В общем, пока я шел к стоянке такси, мне все думалось, что во всех окружающих меня домах находятся подобные той, где я только что был, симпатичные конторы с евроремонтом и компьютерами, где работают, в общем, милые и иногда даже очень милые люди, в головах которых, увы, - находится либо пустота, либо, в лучшем случае, нешуточный компот.
Ассорти, как говорили раньше.
Помните? Вишенки, груши, сливы, сироп. Между прочим, во времена советских дефицитов все радовались этому компоту. Как-то даже симпатично это выглядело, если я не ошибаюсь.

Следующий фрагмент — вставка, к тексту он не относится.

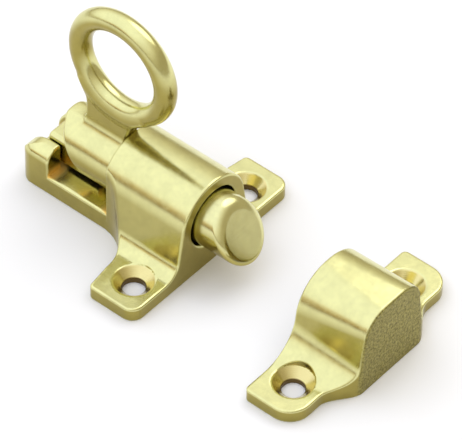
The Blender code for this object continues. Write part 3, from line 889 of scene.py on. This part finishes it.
def pull_field(x, y, z):
    """The distance to the ring pull, with a fillet at each place where two of its forms meet."""
    off_axis = np.hypot(y, z - axis_z)
    slant = (block_rear_x - x) * math.cos(block_slant) - (z - axis_z) * math.sin(block_slant)
    block = rounded_both(off_axis - block_radius, np.maximum(x - block_front_x, slant), block_round)
    ring = np.hypot(np.hypot(x - ring_x, z - ring_z) - ring_mean, y) - ring_section
    heel = outline_distance(x, z, heel_outline)
    side_view = filleted(outline_distance(x, z, web_outline), heel, heel_blend)
    web = rounded_both(side_view, np.abs(y) - web_half, web_round)
    crown = rounded_both(z - tongue_top, np.abs(y) - tongue_half, tongue_top_round)
    tongue = rounded_both(crown, tongue_rear_x - x, tongue_rear_round)
    tongue = np.maximum(np.maximum(tongue, tongue_bottom - z), x - tongue_front_x)
    pull = filleted(filleted(web, ring, ring_blend), block, block_blend)
    pull = filleted(pull, tongue, tongue_blend)
    socket = np.maximum(off_axis - shank_hole_radius, socket_end_x - x)
    return rounded_both(pull, -socket, hole_round)


pull = cast_skin(
    "ring_pull_skin", pull_field, (tongue_rear_x, -block_radius, axis_z - block_radius),
    (ring_x + ring_mean + ring_section, block_radius, ring_z + ring_mean + ring_section), pitch=0.22,
)
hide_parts("ring_pull")
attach(pull, "sliding_bolt")


def pull_brass():
    """Mop-polished cast brass all over, with a relief a little finer than the body's."""
    material, tree, _, colour, roughness, height = brass("pull_brass", *casting_tones_and_painted_light)
    finish_metal(tree, colour, roughness, height, pull_relief)
    return material


pull.data.materials.append(pull_brass())


# Bolt
# Turned from brass bar and polished: a stout nose with a bevelled end, and a thinner shank that
# runs back through the barrel into the ring pull's block.
nose_radius = 5.8
nose_tip_x = front_x + 7.2
nose_round = 1.6
nose_lean = math.tan(math.radians(29.5))
nose_rim_step = 0.02
nose_face_step = 0.05
nose_straight = 2.0
shoulder_x = front_x - 6.3
shank_radius = 2.5
shank_end_x = block_front_x - 7.0
turned_chamfer = 0.4
turned_steps = 128
# Tones for upper faces, for walls, where the darker tone is painted shade, and for corners, where the gold
# is a painted reflection of bounced light.
bar_tones_and_painted_light = ((0.73, 0.71, 0.35), (0.46, 0.39, 0.11), (0.54, 0.39, 0.09))
bar_relief = 0.02
lathe_waves = 5200.0
lathe_drift = 60.0
lathe_height = 0.12


def turned_skin(name, stations, steps):
    """A bar turned about the bolt's axis, from stations (x, radius, lean).

    A point at angle a on a station lies at radius r from the axis, and its x falls by the lean times
    its rise r sin a. The ends close at one point each.
    """
    x, radius, lean = (column[:, None] for column in np.array(stations).T)
    angle = np.linspace(0.0, 2.0 * math.pi, steps, endpoint=False)[None, :]
    rise = radius * np.sin(angle)
    grid = np.stack([x - lean * rise, radius * np.cos(angle), axis_z + rise], -1)
    count = len(stations)
    middles = [(x[0, 0], 0.0, axis_z), (x[-1, 0], 0.0, axis_z)]
    points = np.concatenate([grid.reshape(-1, 3), middles])
    row, column = np.meshgrid(np.arange(count - 1), np.arange(steps), indexing="ij")
    after = (column + 1) % steps
    quads = np.stack([
        row * steps + column, (row + 1) * steps + column, (row + 1) * steps + after, row * steps + after,
    ], -1).reshape(-1, 4)
    first, last = count * steps, count * steps + 1
    round_ends = np.arange(steps)
    start_fan = np.stack([np.full(steps, first), round_ends, (round_ends + 1) % steps], 1)
    top = (count - 1) * steps
    end_fan = np.stack([np.full(steps, last), top + (round_ends + 1) % steps, top + round_ends], 1)
    mesh = bpy.data.meshes.new(name)
    mesh.from_pydata((points * MM).tolist(), [], quads.tolist() + start_fan.tolist() + end_fan.tolist())
    mesh.shade_smooth()
    mesh.set_sharp_from_angle(angle=math.radians(30.0))
    item = bpy.data.objects.new(name, mesh)
    bpy.context.scene.collection.objects.link(item)
    return item


nose_edge = arc_points((0.0, nose_radius - nose_round), nose_round, 90, 0, 14)
bolt_stations = [
    (shank_end_x, shank_radius - turned_chamfer, 0.0),
    (shank_end_x + turned_chamfer, shank_radius, 0.0),
    (shoulder_x, shank_radius, 0.0),
    (shoulder_x, nose_radius - turned_chamfer, 0.0),
    (shoulder_x + turned_chamfer, nose_radius, 0.0),
    (shoulder_x + nose_straight, nose_radius, 0.0),
    (nose_tip_x - nose_round - nose_rim_step, nose_radius, nose_lean),
]
bolt_stations += [(nose_tip_x - nose_round + along, radius, nose_lean) for along, radius in nose_edge]
bolt_stations += [(nose_tip_x, nose_radius - nose_round - nose_face_step, nose_lean)]
bolt = turned_skin("bolt_skin", bolt_stations, turned_steps)
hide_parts("bolt")
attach(bolt, "sliding_bolt")


def bar_brass(name):
    """Drawn brass bar with the fine rings of the lathe, which cross the bevel as straight grooves."""
    material, tree, position, colour, roughness, height = brass(
        name, *bar_tones_and_painted_light, scratches=0.3, hollows=0.3
    )
    lathe = stretched(tree, position, (lathe_waves, lathe_drift, lathe_waves * nose_lean))
    rings = noise(tree, lathe, scale=1.0, detail=2.0, roughness=0.6)
    height = number(tree, "MULTIPLY_ADD", rings, lathe_height, height)
    finish_metal(tree, colour, roughness, height, bar_relief)
    return material


bolt.data.materials.append(bar_brass("bolt_brass"))


# Spring and retaining pin
# A bright steel compression spring round the shank, and the brass pin that holds the pull on it.
# Both are hidden inside, and keep their solids.
wire_tones = ((0.42, 0.42, 0.43, 1.0), (0.62, 0.61, 0.60, 1.0))
wire_relief = 0.01


def spring_wire():
    """Hard-drawn steel wire with a faint grey mottle and the fine lines of the die."""
    material = bpy.data.materials.new("spring_wire")
    material.use_nodes = True
    tree = material.node_tree
    position = placed(tree, "ShaderNodeTexCoord").outputs["Object"]
    mottle = noise(tree, position, scale=1500.0, detail=4.0, roughness=0.7)
    colour = blended(tree, mottle, *wire_tones)
    roughness = eased(tree, mottle, 0.3, 0.7, low=0.22, high=0.38)
    die_lines = noise(tree, position, scale=5200.0, detail=3.0, roughness=0.7)
    finish_metal(tree, colour, roughness, die_lines, wire_relief)
    return material


for node_name, material in (("bolt_spring", spring_wire()), ("retaining_pin", bar_brass("pin_brass"))):
    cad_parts[node_name].data.materials.clear()
    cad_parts[node_name].data.materials.append(material)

В тот вечер по дороге домой в переходе под Садовым кольцом я случайно встретил знакомую, она дизайнер в одной из известных риэлтерских фирм Москвы. По горячим следам пожаловался ей на Льва Толстого и редактора Максима. Дизайнер долго смеялась, а потом сказала, что она уже привыкла к подобным нелепостям, и ее эти анекдоты даже забавляют. Не надо относиться к ним так серьезно.